Here are some factors agents should consider when recommending a specialty jewelry insurance provider:
1) Quoting and binding. Evaluate the ease and quickness of getting quotes and binding policies. Is the standalone jewelry insurance provider leveraging technology to make life easier for you and your clients? Your agency accounting lift should be minimal when it comes to payments, renewals, tracking commissions and managing claims.
2) Coverage. Ensure that the carrier provides broad coverage for mysterious disappearance, damage and possibly preventative maintenance.
3) Reporting. Unlike a homeowners rider or floater, claims made against a standalone jewelry insurance policy should not be counted as a claim against a client's homeowners insurance. Be sure to ask if the jewelry insurance provider reports jewelry claims to third parties.

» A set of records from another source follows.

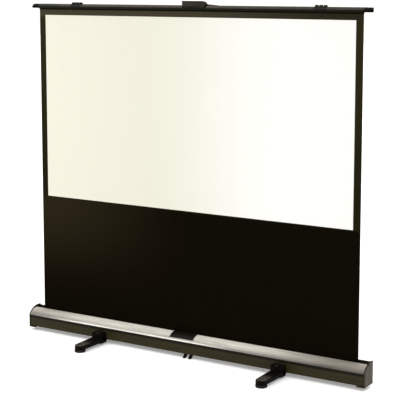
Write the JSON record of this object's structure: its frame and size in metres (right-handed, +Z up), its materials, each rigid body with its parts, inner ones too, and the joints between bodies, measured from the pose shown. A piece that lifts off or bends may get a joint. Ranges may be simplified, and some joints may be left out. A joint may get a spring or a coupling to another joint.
{
  "type": "floor-standing pull-up projection screen",
  "caption": "Portable projection screen that pulls up out of a floor case on crossed elbow arms, with a white field in a black border, a top bar with a handle and swing-out legs.",
  "frame": {"origin": "on the floor under the middle of the case", "axes": "+X along the case to the viewer's right, +Y to the rear, +Z up; the viewing surface faces -Y"},
  "size_m": [1.966, 0.512, 1.7696],
  "materials": {
    "case_paint": "satin dark paint",
    "cover_silver": "brushed",
    "cap_plastic": "fine texture",
    "badge_black": "gloss",
    "felt": "felt",
    "black_cloth": "matt woven",
    "white_surface": "matt white coat",
    "bar_paint": "satin dark paint",
    "link_paint": "satin black paint",
    "steel": "zinc plated",
    "saddle_paint": "textured black",
    "leg_plastic": "textured black",
    "pad_rubber": "matt"
  },
  "bodies": {
    "case": {"case_body": "case_paint", "front_cover": "cover_silver", "badge_plate": "badge_black", "front_slot_seal": "felt", "rear_slot_seal": "felt", "end_cap_left": "cap_plastic", "end_cap_right": "cap_plastic", "roller_bracket_left": "steel", "roller_bracket_right": "steel", "roller_bush": "cap_plastic", "spring_arbor": "steel", "torsion_spring": "steel", "spring_anchor": "cap_plastic", "masking_fabric": "black_cloth", "viewing_surface": "white_surface", "arm_bracket_left": "steel", "arm_bracket_right": "steel", "base_pivot_pins": "steel", "saddle_left": "saddle_paint", "saddle_right": "saddle_paint", "leg_pins": "steel", "centre_foot": "saddle_paint", "end_cap_screws": "steel"},
    "roller": {"roller_tube": "link_paint", "fabric_turns": "black_cloth", "roller_plug_left": "cap_plastic", "roller_plug_right": "cap_plastic"},
    "left_lower_link": {"lower_arm_left": "link_paint", "elbow_pin_left": "steel", "elbow_washer_left": "steel"},
    "left_upper_link": {"upper_arm_left": "link_paint"},
    "right_lower_link": {"lower_arm_right": "link_paint", "elbow_pin_right": "steel", "elbow_washer_right": "steel"},
    "right_upper_link": {"upper_arm_right": "link_paint"},
    "bar": {"top_bar": "bar_paint", "bar_cap_left": "cap_plastic", "bar_cap_right": "cap_plastic", "hem_batten": "bar_paint", "pull_handle": "cap_plastic", "bar_clamp_left": "cap_plastic", "bar_clamp_right": "cap_plastic", "arm_plate_left": "steel", "arm_plate_right": "steel", "bar_pivot_pins": "steel"},
    "front_left_leg_group": {"front_left_leg": "leg_plastic", "front_left_pad": "pad_rubber", "front_left_pad_screw": "steel"},
    "front_right_leg_group": {"front_right_leg": "leg_plastic", "front_right_pad": "pad_rubber", "front_right_pad_screw": "steel"},
    "rear_left_leg_group": {"rear_left_leg": "leg_plastic", "rear_left_pad": "pad_rubber", "rear_left_pad_screw": "steel"},
    "rear_right_leg_group": {"rear_right_leg": "leg_plastic", "rear_right_pad": "pad_rubber", "rear_right_pad_screw": "steel"}
  },
  "joints": [
    {"name": "left_lower_swing", "type": "hinge", "parent": "case", "child": "left_lower_link", "pos_m": [-0.684, 0.0278, 0.079], "axis": [0, 1, 0], "range_deg": [0, 30.14], "deforming": ["masking_fabric", "viewing_surface"]},
    {"name": "left_elbow", "type": "hinge", "parent": "left_lower_link", "child": "left_upper_link", "pos_m": [0.68539, 0.032, 0.9065], "axis": [0, 1, 0], "range_deg": [-60.29, 0]},
    {"name": "left_bar_pivot", "type": "hinge", "parent": "left_upper_link", "child": "bar", "pos_m": [-0.684, 0.0362, 1.734], "axis": [0, 1, 0], "range_deg": [0, 30.15]},
    {"name": "right_lower_swing", "type": "hinge", "parent": "case", "child": "right_lower_link", "pos_m": [0.706, 0.0362, 0.079], "axis": [0, 1, 0], "range_deg": [-30.15, 0]},
    {"name": "right_elbow", "type": "hinge", "parent": "right_lower_link", "child": "right_upper_link", "pos_m": [-0.66339, 0.032, 0.9065], "axis": [0, 1, 0], "range_deg": [0, 60.29]},
    {"name": "roller_spin", "type": "hinge", "parent": "case", "child": "roller", "pos_m": [0, -0.00475, 0.052], "axis": [1, 0, 0], "range_deg": [-5327.51, 0]},
    {"name": "front_left_leg_swing", "type": "hinge", "parent": "case", "child": "front_left_leg_group", "pos_m": [-0.503, -0.0797, 0.03], "axis": [0, 0, 1], "range_deg": [0, 90]},
    {"name": "front_right_leg_swing", "type": "hinge", "parent": "case", "child": "front_right_leg_group", "pos_m": [0.545, -0.0797, 0.03], "axis": [0, 0, -1], "range_deg": [0, 90]},
    {"name": "rear_left_leg_swing", "type": "hinge", "parent": "case", "child": "rear_left_leg_group", "pos_m": [-0.503, 0.0797, 0.03], "axis": [0, 0, -1], "range_deg": [0, 90]},
    {"name": "rear_right_leg_swing", "type": "hinge", "parent": "case", "child": "rear_right_leg_group", "pos_m": [0.545, 0.0797, 0.03], "axis": [0, 0, 1], "range_deg": [0, 90]}
  ],
  "couplings": [
    {"joint": "left_elbow", "follows": "left_lower_swing", "ratio": -2},
    {"joint": "left_bar_pivot", "follows": "left_lower_swing", "ratio": 1},
    {"joint": "right_lower_swing", "follows": "left_lower_swing", "ratio": -1},
    {"joint": "right_elbow", "follows": "left_lower_swing", "ratio": 2},
    {"joint": "roller_spin", "follows": "left_lower_swing", "ratio": -176.72}
  ]
}
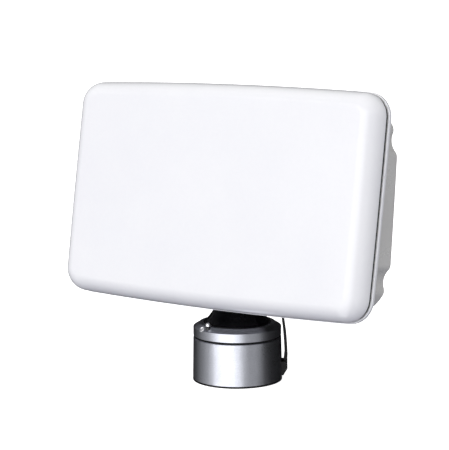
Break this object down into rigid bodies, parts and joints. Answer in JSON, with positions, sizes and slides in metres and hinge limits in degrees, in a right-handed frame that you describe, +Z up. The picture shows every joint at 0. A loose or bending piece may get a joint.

4) Rates. Make sure the jewelry policy includes competitive rates for worldwide, all-risk coverage of the item's appraised value. Optimal policy pricing should be from .5% to 1.5% of the appraised value annually for each item, though most standalone policies range from 1% to 3%.
5) Deductibles. Look for a jewelry insurance provider that minimizes or eliminates deductibles for their standard policies. Clients should also receive discounts for a burglar alarm as well as a home safe.
6) Customer experience. Compare responsiveness, customer reviews and claims experiences among specialty jewelry insurance providers.
7) Carrier rating. You want a specialty jewelry insurance provider that is backed by an A-rated carrier and is licensed in all 50 states.
Dustin Lemick is CEO of BriteCo Jewelry Insurance.